Sunday, November 23, 2008

Gratitude Challenge #21

Today, I am thankful that I grew into a strong, independent woman.


You see, it was 24 years ago today that I married the man that I thought I would spend the rest of my life with. I was the dutiful Southern wife, falling into a pattern that I thought was normal. Did what he wanted. Cooked and cleaned for him. Admired him and supported him in whatever he wanted to do. Then, two years later, my world came crashing down around me when he announced that he didn't want to be married to me any more, that he didn't love me and he was moving out. Needless to say, I was completely devastated.

For the next year, we fought about every single thing, including who would take care of the 2 dogs, the cat and the tank full of fish. In September of 1988, we signed the final divorce papers, and that was the end of that. For the next 8 months, I went through the days feeling sorry for myself and noticing that a lot of people I knew were taking "pity" on me as "J's ex-wife." It was more than I could take.

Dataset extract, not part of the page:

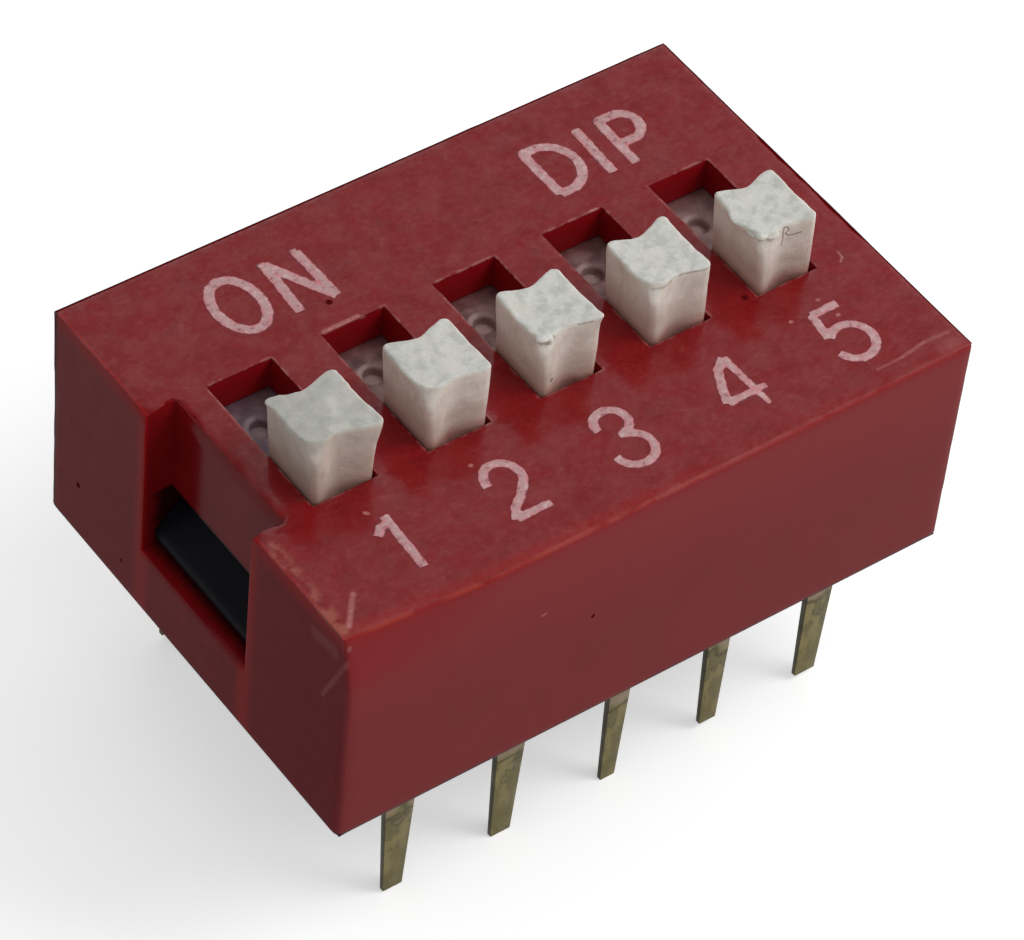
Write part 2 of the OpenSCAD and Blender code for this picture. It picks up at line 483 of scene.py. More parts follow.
# pale scratches, and two painted highlights on slot rims, from end to end, with their radius and
# strength
SCRATCHES_AND_HIGHLIGHTS = (
    ((-6.38, -3.86, TOP), (-6.86, -4.44, TOP), 0.05, 0.5),
    ((-6.86, -4.44, TOP), (-7.1, -4.84, 5.0), 0.04, 0.45),
    ((-7.1, -4.86, 5.0), (-7.1, -4.15, 3.4), 0.05, 0.3),
    ((-7.1, -3.83, 4.75), (-7.1, -4.4, 4.85), 0.14, 0.2),
    ((-2.8, -4.88, 3.64), (-2.72, -4.88, 3.64), 0.035, 0.6),
    ((-2.31, 1.7, 5.33), (-2.24, 1.7, 5.08), 0.06, 0.9),
    # painted highlights on the back rims of slots 2 and 4
    ((-3.15, 1.76, TOP), (-2.4, 1.76, TOP), 0.05, 0.7),
    ((3.0, 1.75, TOP), (3.16, 1.74, TOP), 0.03, 1.0),
    ((5.1, -4.47, TOP), (5.7, -4.46, TOP), 0.028, 0.3),
    ((5.7, -4.46, TOP), (6.3, -4.37, TOP), 0.035, 0.35),
    ((6.3, -4.37, TOP), (6.86, -4.4, TOP), 0.045, 0.25),
    ((6.5, -4.7, TOP), (6.8, -4.68, TOP), 0.13, 0.16),
    ((6.41, -1.61, TOP), (6.37, -1.78, TOP), 0.022, 0.5),
    ((6.37, -1.78, TOP), (6.27, -1.86, TOP), 0.022, 0.5),
    ((4.46, -2.63, TOP), (4.48, -2.63, TOP), 0.035, 0.9),
    ((5.34, -2.95, TOP), (5.36, -2.95, TOP), 0.035, 0.8),
    ((5.25, -2.44, TOP), (5.28, -2.44, TOP), 0.035, 0.5),
    ((-2.81, -2.44, TOP), (-2.79, -2.44, TOP), 0.035, 0.8),
    ((-5.1, -2.38, TOP), (-5.06, -2.42, TOP), 0.035, 0.7),
)


def red_cover_plastic():
    """Red plastic: glossy and scuffed on top, duller on its sides, worn at its front edges."""
    finish = Finish("red_cover_plastic", Specular_IOR_Level=0.0, Coat_Roughness=0.16)
    step, fall, mix, noise = finish.step, finish.fall, finish.mix, finish.noise
    x, y, z = finish.x, finish.y, finish.z
    low, high = COVER_LOW, COVER_HIGH
    half_slot, half_channel = SLOT_LENGTH / 2, CHANNEL_WIDTH / 2
    slots_end = SWITCH_X[-1] + SLOT_WIDTH / 2
    on_top = step(z, high.z - 0.06, high.z - 0.02)
    mottle = noise(0.9, 4.0)
    blotches = noise(0.45, 5.0, 0.6, finish.scaled((0.8, 1.0, 1.0), 0.4))
    grain = noise(0.12, 3.0, 0.6)
    rubs = noise(0.08, 3.0, 0.6, finish.scaled((0.65, 1.0, 1.0), -0.12))
    base = mix(step(mottle, 0.35, 0.65), (0.19, 0.0045, 0.0068), (0.205, 0.005, 0.0075))
    base = mix(on_top * step(blotches, 0.45, 0.7, 0.0, 0.55), base, (0.155, 0.003, 0.005))
    base = mix(on_top * step(rubs, 0.5, 0.75, 0.0, 0.22), base, (0.3, 0.03, 0.035))
    # painted light: the front is painted brighter towards its top; it has worn back at its left
    # corner
    worn_back = (1 - (x - low.x) * (1 / WEAR_LENGTH)).clamped()
    worn_back = worn_back * (1 - (high.z - z) * (1 / WEAR_HEIGHT)).clamped()
    from_front = y - low.y - CORNER_WEAR * worn_back
    on_front = fall(from_front, 0.02, 0.1)
    base = mix(on_front * step(z, 2.2, 5.2, 0.3, 1.0), base, (0.265, 0.009, 0.012))
    # the end is darker towards the front and mottled; a painted highlight makes it redder along its
    # top and beside the channel
    on_end = fall(x, low.x + 0.02, low.x + 0.1)
    to_front = fall(y, low.y, 2.0)
    base = mix(on_end * to_front * 0.6, base, (0.17, 0.003, 0.009))
    edge_highlight = step(z, high.z - 0.5, high.z - 0.05) | fall(abs(abs(y) - half_channel), 0.05, 0.35)
    base = mix(on_end * edge_highlight * 0.6, base, (0.4, 0.009, 0.009))
    base = mix(on_end * step(blotches, 0.45, 0.65, 0.0, 0.3), base, (0.25, 0.012, 0.022))
    # the skin is gone along the front top edge, which shows a brighter red
    edge_line = fall(abs(from_front - 0.03), 0.03, 0.09)
    edge_line = edge_line * step(z, high.z - 0.12, high.z - 0.04)
    edge_fade = step(x, -2.0, 6.0, 1.0, 0.35) * step(x, low.x + 0.2, low.x + 0.7)
    worn = edge_line * step(noise(0.5, 3.0), 0.33, 0.55) * edge_fade
    orange = mix(step(x, -4.5, 0.0), (0.36, 0.042, 0.024), (0.34, 0.07, 0.06))
    base = mix(worn * 0.75, base, orange)
    beside = fall(from_front, 0.12, 0.42) * on_top * step(x, -1.0, 1.5, 1.0, 0.2)
    base = mix(beside * 0.5, base, (0.27, 0.006, 0.006))
    # the top is rubbed pale from the channel's front corner to the corner of the cover
    rubbed = finish.streak((-6.98, -2.14, TOP), (-7.02, -4.5, TOP), 0.13, 0.8)
    rubbed = rubbed * step(noise(0.3, 3.0), 0.4, 0.62)
    base = mix(rubbed * 0.6, base, (0.36, 0.11, 0.075))
    # short pale scuffs, which run one way in some places and another way in others
    first_way, second_way = (
        step(noise(0.17, 2.0, 0.5, finish.scaled((0.35, 1.0, 1.0), turn)), 0.6, 0.78)
        for turn in (0.5, -0.9))
    zone = noise(1.4, 2.0)
    scuffs = (first_way * step(zone, 0.5, 0.6)) | (second_way * step(zone, 0.5, 0.4))
    scuffs = scuffs * on_top
    base = mix(scuffs * 0.07, base, (0.5, 0.18, 0.17))
    # the edges of the slots are nicked pale
    from_slot = (abs(finish.from_switch()) - SLOT_WIDTH / 2) | (abs(y) - half_slot)
    nicks = fall(abs(from_slot - 0.02), 0.015, 0.06) * on_top
    nicks = nicks * step(noise(0.25, 4.0, 0.6), 0.45, 0.6)
    nicks = nicks * fall(abs(x), slots_end + 0.15, slots_end + 0.25)
    base = mix(nicks * 0.42, base, (0.42, 0.17, 0.16))
    # pale scratches, and painted highlights on two slot rims
    for start, end, radius, strength in SCRATCHES_AND_HIGHLIGHTS:
        scratch_or_highlight = finish.streak(start, end, radius, 0.7) * (strength * grain * 2)
        base = mix(scratch_or_highlight, base, (0.45, 0.17, 0.16))
    # dark lines along the back and right edges and the end's back edge, and painted shade along the
    # foot
    dark_lines_and_foot_shade = step(y, high.y - 0.1, high.y - 0.05) * step(z, high.z - 0.13, high.z - 0.08)
    dark_lines_and_foot_shade = dark_lines_and_foot_shade | step(y, high.y - 0.19, high.y - 0.11) * on_end
    dark_lines_and_foot_shade = dark_lines_and_foot_shade | fall(z + 0.1 * mottle, low.z + 0.11, low.z + 0.19)
    to_right = finish.facing("X")
    right_edges = step(to_right, 0.2, 0.5) * fall(to_right, 0.9, 0.97)
    dark_lines_and_foot_shade = dark_lines_and_foot_shade | 0.8 * right_edges * step(x, high.x - 0.2, high.x - 0.12)
    base = mix(dark_lines_and_foot_shade * 0.85, base, (0.03, 0.002, 0.003))
    # the walls of the slots have kept their full red
    in_slots = fall(z, high.z - 0.1, high.z - 0.04)
    in_slots = in_slots * fall(abs(y), half_slot + 0.05, half_slot + 0.1)
    in_slots = in_slots * fall(abs(x), slots_end + 0.2, slots_end + 0.3)
    base = mix(in_slots, base, (0.235, 0.005, 0.008))
    # the ledges of the end windows are darkened by dirt and by painted shade under the latches
    on_ledge = fall(z, WINDOW_TOP, WINDOW_TOP + 0.1)
    on_ledge = on_ledge * fall(abs(y), half_channel, half_channel + 0.05)
    dirt_and_shade = high.x - abs(x) + 0.25 * noise(0.2, 4.0, 0.6)
    dirt_and_shade = step(dirt_and_shade, 0.2, 0.6) * on_ledge
    base = mix(dirt_and_shade * 0.92, base, (0.008, 0.002, 0.003))
    pits = 0.0
    for place, radius in PITS:
        pits = finish.spot(place, radius) | pits
    base = mix(pits * 0.85, base, (0.05, 0.003, 0.004))
    on_sides = step(y, high.y - 0.12, high.y - 0.04) | fall(from_front, 0.04, 0.12)
    polish = step(noise(0.4, 5.0, 0.65) + 0.5 * rubs, 0.5, 1.0, 0.22, 0.62)
    polish = on_top * polish - 0.03 * on_end * to_front - 0.02 * on_end
    finish.set("Coat Weight", (0.19 + 0.11 * on_sides + polish) * (1 - pits))
    roughness = 0.28 + 0.12 * grain + 0.08 * mottle + 0.2 * scuffs
    height = 0.4 * grain + 0.4 * noise(0.35, 2.0) + 0.25 * rubs * on_top
    return finish.done(base, roughness, height, 0.0035)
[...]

In May of 1989, I took my first trip to California to visit my friend Becky and her husband. They were living in a suburb of San Francisco and had invited me out because she thought I could use a break after all the turmoil of the past year. Well, I got here, fell in love with SF and the Bay Area, went on several job interviews and accepted a job with a law firm as a floater secretary. It was the first time I felt empowered as myself, not as someone's ex-wife.

I started that job on June 11, 1989. I've now been living on my own for nearly 20 years and have never looked back. I've had to do things like buy a car by myself, negotiate leases and move to new living spaces on my own; I even had to put down my first furbaby, Spike, all by myself.

Today, I think of the happiness I had in the time I knew him and how happy I was the day I walked down the aisle to become his wife. But it also makes me think of the favor he did me when he left and how it forced me to grow to be the strong, independent woman I am today.
Take that, jerk face.


Until next time,

Kel

1 comment:

Sherry said...

Love it. Great post Kelly! You go girl!